AIM: All of the entries need to be written out again, exactly as they are.
━━ SUPPLIED DATA ━━
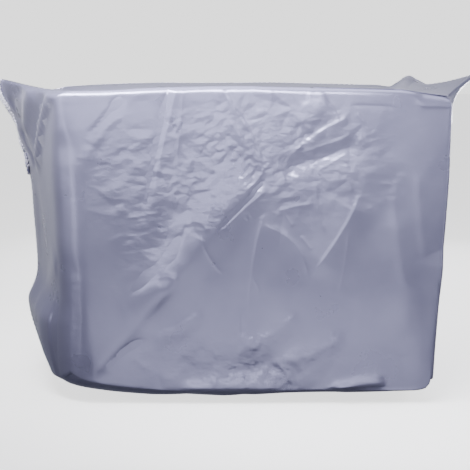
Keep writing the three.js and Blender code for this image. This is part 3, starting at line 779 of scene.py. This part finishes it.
def tape_line(stations, inset):
    """One face of the folded tape, drawn in by a share of its own thickness."""
    sizes = cover_sizes()
    at, length = stations["at"], stations["length"]
    phase = 2 * math.pi * at / length

    def wave(height, turns, start):
        return height * np.sin(turns * phase + start)

    beat = round(length / PUCKER["step"]) * phase + wave(*PUCKER_DRIFT[0]) + wave(*PUCKER_DRIFT[1])
    pucker = PUCKER["height"] * np.sin(beat) * (1 - PUCKER_SWELL[0] + wave(*PUCKER_SWELL))
    wander = PUCKER["wander"] * wave(*PUCKER_WANDER[0]) * wave(*PUCKER_WANDER[1])
    into, out = TAPE_PROFILE["into"] * sizes["tape_width"], TAPE_PROFILE["out"] * sizes["tape_fold"]
    heading = unit(np.stack([np.gradient(into), np.gradient(out)], -1))
    into = into + heading[:, 1] * inset * sizes["tape_sheet"]
    out = out - heading[:, 0] * inset * sizes["tape_sheet"]
    middle = -sizes["sheet"] / 2
    ripple = np.where(TAPE_PROFILE["into"] > 0.2, 1.0, 0.55)
    return (stations["rim"][:, None]
            + stations["into"][:, None] * (into[None] + wander[:, None])[..., None]
            + stations["normal"][:, None] * (middle + out[None] + ripple * pucker[:, None])[..., None])


def tape_grid(stations):
    """The tape folded over the rim, puckered by the gathering thread, as a closed thin sheet."""
    return np.concatenate([tape_line(stations, 0), tape_line(stations, -1)[:, ::-1]], 1)


def ring_faces(count, around):
    index = np.arange(count * around).reshape(count, around)
    after, beside = np.roll(index, -1, 0), np.roll(index, -1, 1)
    return np.stack([index, beside, np.roll(after, -1, 1), after], -1).reshape(-1, 4)


# Where a material's clouds are wholly dull and wholly light
CLOUD_ENDS = (0.3, 0.7)
# The patterns of the cloth and the tape: scales for each metre, weaves in metres, and each bump
# with its height in metres and its strength
TAFFETA = {
    "clouds": 7.0, "gloss_range": 0.04, "crumpled": 0.9, "plain": 0.08,
    "facets": 55.0, "fine_facets": 120.0, "fine_share": 0.5, "facet_turn": math.radians(-35),
    "facet_length": 0.55, "soft": 38.0, "weave_pitch": 0.0009,
    "facet_bump": (0.0028, 1.0), "soft_bump": (0.0010, 0.25), "weave_bump": (0.00002, 0.5),
}
TAPE = {
    "clouds": 60.0, "ribs": 350.0, "weave_pitch": 0.0012,
    "rib_bump": (0.0005, 0.5), "weave_bump": (0.0001, 0.6),
}


def shader(name, colour, roughness, metallic):
    """An empty material with its surface shader, and the shader's own node tree."""
    material = bpy.data.materials.new(name)
    material.use_nodes = True
    surface = material.node_tree.nodes["Principled BSDF"]
    surface.inputs["Base Color"].default_value = (*colour, 1)
    surface.inputs["Roughness"].default_value = roughness
    surface.inputs["Metallic"].default_value = metallic
    return material, material.node_tree, surface


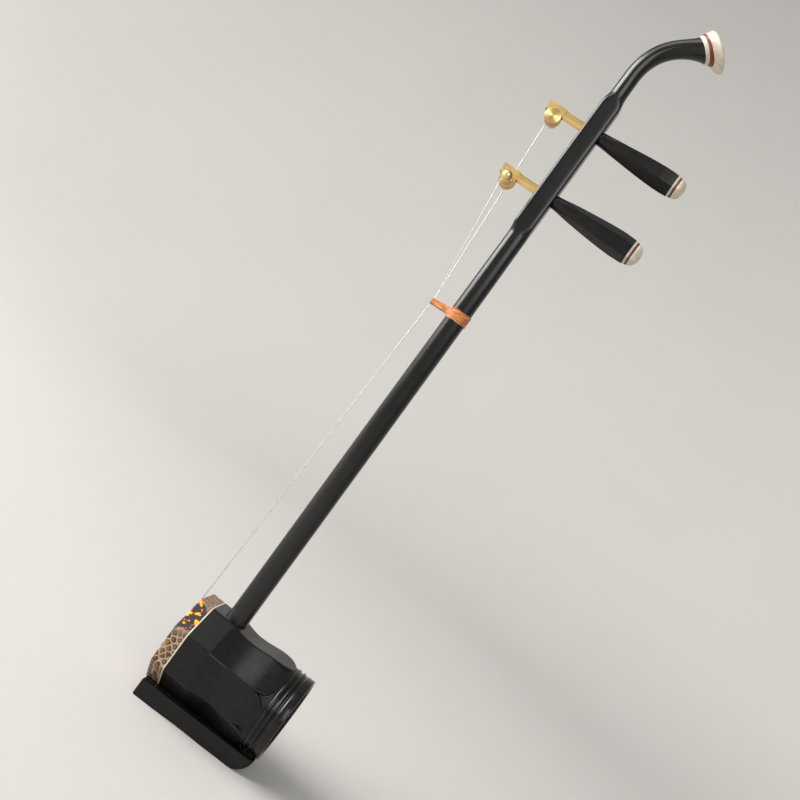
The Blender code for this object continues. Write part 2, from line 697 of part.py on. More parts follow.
def make_spool(name, finishes, axis):
    """Axle, barrel, flange and ball knob in one turned piece; local Z points to the spool's side."""
    flange = HOUSING_HALF + GAP
    start = math.radians(40)
    barrel_end = BALL_X - BALL_RADIUS * math.cos(start) - 0.2 * MM
    profile = [
        (-HOUSING_HALF, AXLE_RADIUS),
        (flange, AXLE_RADIUS),
        (flange, 5.4 * MM),
        (flange + 0.6 * MM, 5.4 * MM),
        (flange + 0.6 * MM, BARREL_RADIUS),
        (barrel_end, BARREL_RADIUS),
    ]
    steps = 7
    for step in range(steps + 1):
        angle = start + (math.radians(172) - start) * step / steps
        profile.append((BALL_X - BALL_RADIUS * math.cos(angle), BALL_RADIUS * math.sin(angle)))
    turned(name + "_spool", profile, 16, finishes["brass"], axis)
    low, high = flange + 0.9 * MM, barrel_end - GAP
    inner = BARREL_RADIUS + GAP
    profile = [(low, inner), (low, WINDING_RADIUS), (high, WINDING_RADIUS), (high, inner)]
    turned_ring(name + "_string_winding", profile, 16, finishes["steel"], axis)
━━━
PROBLEM SOLUTION:
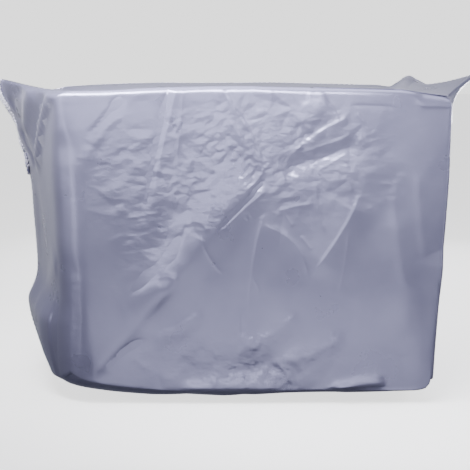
Keep writing the three.js and Blender code for this image. This is part 3, starting at line 779 of scene.py. This part finishes it.
def tape_line(stations, inset):
    """One face of the folded tape, drawn in by a share of its own thickness."""
    sizes = cover_sizes()
    at, length = stations["at"], stations["length"]
    phase = 2 * math.pi * at / length

    def wave(height, turns, start):
        return height * np.sin(turns * phase + start)

    beat = round(length / PUCKER["step"]) * phase + wave(*PUCKER_DRIFT[0]) + wave(*PUCKER_DRIFT[1])
    pucker = PUCKER["height"] * np.sin(beat) * (1 - PUCKER_SWELL[0] + wave(*PUCKER_SWELL))
    wander = PUCKER["wander"] * wave(*PUCKER_WANDER[0]) * wave(*PUCKER_WANDER[1])
    into, out = TAPE_PROFILE["into"] * sizes["tape_width"], TAPE_PROFILE["out"] * sizes["tape_fold"]
    heading = unit(np.stack([np.gradient(into), np.gradient(out)], -1))
    into = into + heading[:, 1] * inset * sizes["tape_sheet"]
    out = out - heading[:, 0] * inset * sizes["tape_sheet"]
    middle = -sizes["sheet"] / 2
    ripple = np.where(TAPE_PROFILE["into"] > 0.2, 1.0, 0.55)
    return (stations["rim"][:, None]
            + stations["into"][:, None] * (into[None] + wander[:, None])[..., None]
            + stations["normal"][:, None] * (middle + out[None] + ripple * pucker[:, None])[..., None])


def tape_grid(stations):
    """The tape folded over the rim, puckered by the gathering thread, as a closed thin sheet."""
    return np.concatenate([tape_line(stations, 0), tape_line(stations, -1)[:, ::-1]], 1)


def ring_faces(count, around):
    index = np.arange(count * around).reshape(count, around)
    after, beside = np.roll(index, -1, 0), np.roll(index, -1, 1)
    return np.stack([index, beside, np.roll(after, -1, 1), after], -1).reshape(-1, 4)


# Where a material's clouds are wholly dull and wholly light
CLOUD_ENDS = (0.3, 0.7)
# The patterns of the cloth and the tape: scales for each metre, weaves in metres, and each bump
# with its height in metres and its strength
TAFFETA = {
    "clouds": 7.0, "gloss_range": 0.04, "crumpled": 0.9, "plain": 0.08,
    "facets": 55.0, "fine_facets": 120.0, "fine_share": 0.5, "facet_turn": math.radians(-35),
    "facet_length": 0.55, "soft": 38.0, "weave_pitch": 0.0009,
    "facet_bump": (0.0028, 1.0), "soft_bump": (0.0010, 0.25), "weave_bump": (0.00002, 0.5),
}
TAPE = {
    "clouds": 60.0, "ribs": 350.0, "weave_pitch": 0.0012,
    "rib_bump": (0.0005, 0.5), "weave_bump": (0.0001, 0.6),
}


def shader(name, colour, roughness, metallic):
    """An empty material with its surface shader, and the shader's own node tree."""
    material = bpy.data.materials.new(name)
    material.use_nodes = True
    surface = material.node_tree.nodes["Principled BSDF"]
    surface.inputs["Base Color"].default_value = (*colour, 1)
    surface.inputs["Roughness"].default_value = roughness
    surface.inputs["Metallic"].default_value = metallic
    return material, material.node_tree, surface


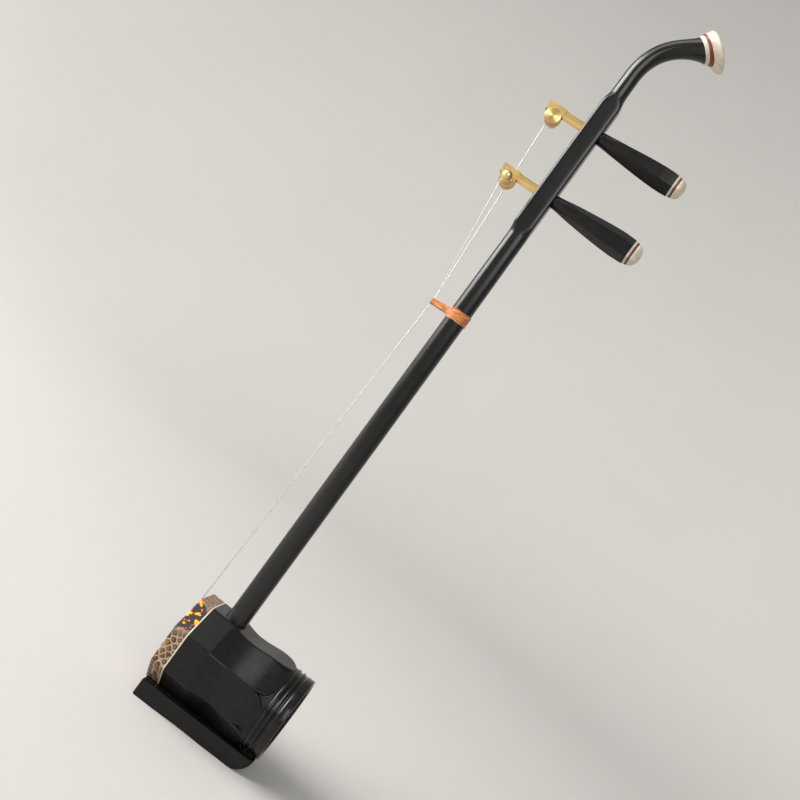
The Blender code for this object continues. Write part 2, from line 697 of part.py on. More parts follow.
def make_spool(name, finishes, axis):
    """Axle, barrel, flange and ball knob in one turned piece; local Z points to the spool's side."""
    flange = HOUSING_HALF + GAP
    start = math.radians(40)
    barrel_end = BALL_X - BALL_RADIUS * math.cos(start) - 0.2 * MM
    profile = [
        (-HOUSING_HALF, AXLE_RADIUS),
        (flange, AXLE_RADIUS),
        (flange, 5.4 * MM),
        (flange + 0.6 * MM, 5.4 * MM),
        (flange + 0.6 * MM, BARREL_RADIUS),
        (barrel_end, BARREL_RADIUS),
    ]
    steps = 7
    for step in range(steps + 1):
        angle = start + (math.radians(172) - start) * step / steps
        profile.append((BALL_X - BALL_RADIUS * math.cos(angle), BALL_RADIUS * math.sin(angle)))
    turned(name + "_spool", profile, 16, finishes["brass"], axis)
    low, high = flange + 0.9 * MM, barrel_end - GAP
    inner = BARREL_RADIUS + GAP
    profile = [(low, inner), (low, WINDING_RADIUS), (high, WINDING_RADIUS), (high, inner)]
    turned_ring(name + "_string_winding", profile, 16, finishes["steel"], axis)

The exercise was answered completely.